SPD-Chef Sigmar Gabriel wird diese Entscheidung treffen, für ihn wäre Schulz’ Schritt nach Berlin zweischneidig. Schulz genießt große Sympathien in der SPD, viele können ihn sich auch als Kanzlerkandidaten oder als Vorsitzenden vorstellen. Im Moment spricht viel dafür, dass Gabriel die Aufgabe, Angela Merkel 2017 herauszufordern, selbst übernimmt. Schulz, einer seiner wenigen Freunde in der engeren SPD-Führung, würde im Wahlkampf alles tun, um ihn zu unterstützen.

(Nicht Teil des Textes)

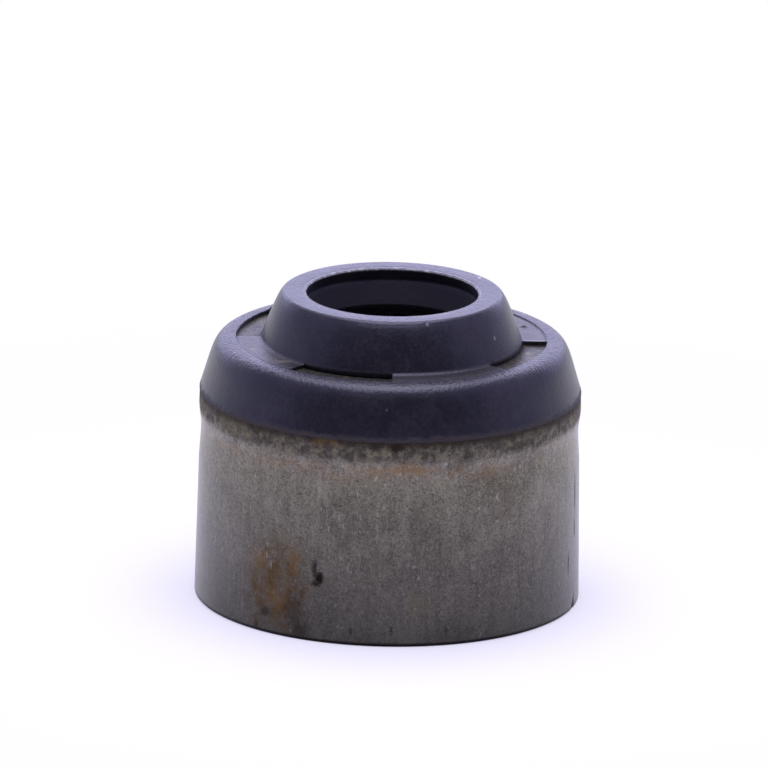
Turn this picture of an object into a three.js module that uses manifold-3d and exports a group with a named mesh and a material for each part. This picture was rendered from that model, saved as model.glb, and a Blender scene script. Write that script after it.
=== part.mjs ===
// Valve stem seal for an engine's cylinder head: a pressed steel case with a moulded rubber body bonded
// into and over it. The rubber's lining grips the valve guide and its lips wipe the valve stem.
// Millimetres, +Z up, origin at the centre of the foot, +X to the right as seen from the front.
import * as THREE from "three";
import { mergeVertices } from "three/addons/utils/BufferGeometryUtils.js";
import Module from "manifold-3d";

const wasm = await Module();
wasm.setup();

// Steel case
const footRadius = 6.5; // outside, at the foot
const wall = 0.5; // sheet thickness
const footRound = 0.08; // broken outer edge of the foot
const skirtHeight = 5.34; // straight part of the skirt
const skirtTaper = 0.08; // radius the skirt loses from foot to top
const waistRise = 0.47; // from the skirt's top to the waist
const waistDepth = 0.05; // how far the waist draws in from the skirt's top
const beadRise = 0.88; // from the waist to the crest of the bead
const beadHeight = 0.075; // how far the bead stands out from the waist
const edgeRise = 0.45; // from the bead's crest to the lower edge of the rubber
const edgeSetback = 0.01; // how far the case is back in from the crest at the rubber's edge
const flangeHoleRadius = 3.55; // hole in the case's top, which the rubber runs through

// Rubber shoulder, over the case's top corner
const shoulderRise = 1.8; // from the rubber's lower edge to the top of its ring
const shoulderReach = 1.1; // from the rubber's lower edge in to the level top of its ring
const skin = 0.15; // rubber on the case's flange, under the ring
const ringLand = 0.09; // level width of the ring's top
const ringEdgeRound = 0.03; // break of the ring's inner edge, down to the floor of the recess

// Windows in the rubber between ring and neck, where the mould's pads held the case
const windowCount = 4;
const windowSpan = 42; // degrees
const windowEnd = 2; // degrees, where the right-hand window ends
const windowUndercut = 0.05; // how far a window cuts under ring and neck

// Neck and mouth
const neckFootRadius = 4.425; // where the neck's flank meets the recess
const flankRise = 0.6; // straight foot of the flank
const flankLean = 0.225; // radius the straight foot loses
const neckTopRise = 1.06; // from the straight foot to the rim
const rimRadius = 3.6; // outer edge of the level rim
const mouthRadius = 2.9; // inner edge of the rim

// Lips, from the mouth down
const mouthUndercut = 0.12; // hollow behind the rim's inner edge
const mouthUndercutDrop = 0.36;
const sealLipRadius = 2.6; // free size of the lip that wipes a 5.5 mm stem
const sealLipDrop = 0.85; // from the undercut to the lip's edge
const sealLipBack = 0.4; // height of the lip's lower side
const chamberRadius = 3.1; // hollow between the lips
const gasLipRadius = 2.7; // smaller lip over the guide's end
const gasLipLift = 0.12; // how far its edge stands off the guide's end
const gasLipSlope = 0.55; // height of its upper side

// Socket for the valve guide
const liningFootGap = 0.9; // bare steel below the lining
const liningLeadIn = 0.6; // height of the chamfer that the guide enters by
const liningFootWidth = 0.45; // level foot of the lining
const liningThickness = 0.98; // steel to the bottom of a groove
const ribCount = 4;
const ribHeight = 0.2; // how far a rib stands in from the groove
const ribLand = 0.22; // level crest of a rib
const stopThickness = 0.7; // rubber between the guide's end and the case's flange

const turnSteps = 64; // facets round the axis

// Levels up the axis and radii that follow from the sizes above
const skirtTop = skirtHeight;
const waistLevel = skirtTop + waistRise;
const crestLevel = waistLevel + beadRise;
const edgeLevel = crestLevel + edgeRise;
const ringLevel = edgeLevel + shoulderRise;
const flangeLevel = ringLevel - skin;
const floorLevel = ringLevel - ringEdgeRound;
const flankTop = floorLevel + flankRise;
const rimLevel = flankTop + neckTopRise;
const skirtTopRadius = footRadius - skirtTaper;
const waistRadius = skirtTopRadius - waistDepth;
const crestRadius = waistRadius + beadHeight;
const edgeRadius = crestRadius - edgeSetback;
const ringOuterRadius = edgeRadius - shoulderReach;
const ringInnerRadius = ringOuterRadius - ringLand;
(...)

Spannend wäre, was nach einer – nicht unwahrscheinlichen – Wahlniederlage 2017 passiert. Gabriel wäre geschwächt, ihm würden alle Fehler angelastet. Griffe dann Schulz nach dem begehrten SPD-Vorsitz, von dem Gabriel stets betont, wie stolz ihn diese Aufgabe macht?

Schulz wäre in jedem Fall ein ganz anderer Außenminister als der besonnene Steinmeier. Jener wägt jede Silbe ab, beherrscht die Klaviatur der Diplomatie blind und wirkt deshalb etwas langweilig. Schulz verdankt seinen Aufstieg auch seiner großen Klappe. Wie Gabriel prescht er gerne mit Ideen vor, was manchmal klappt, manchmal aber auch nicht. Doch auch Schulz kann ungemein verbindlich sein, selbst wichtige Konservative schätzen seine Zuverlässigkeit.

Schulz statt Steinmeier, das wäre ein neuer Sound in der deutschen Außenpolitik.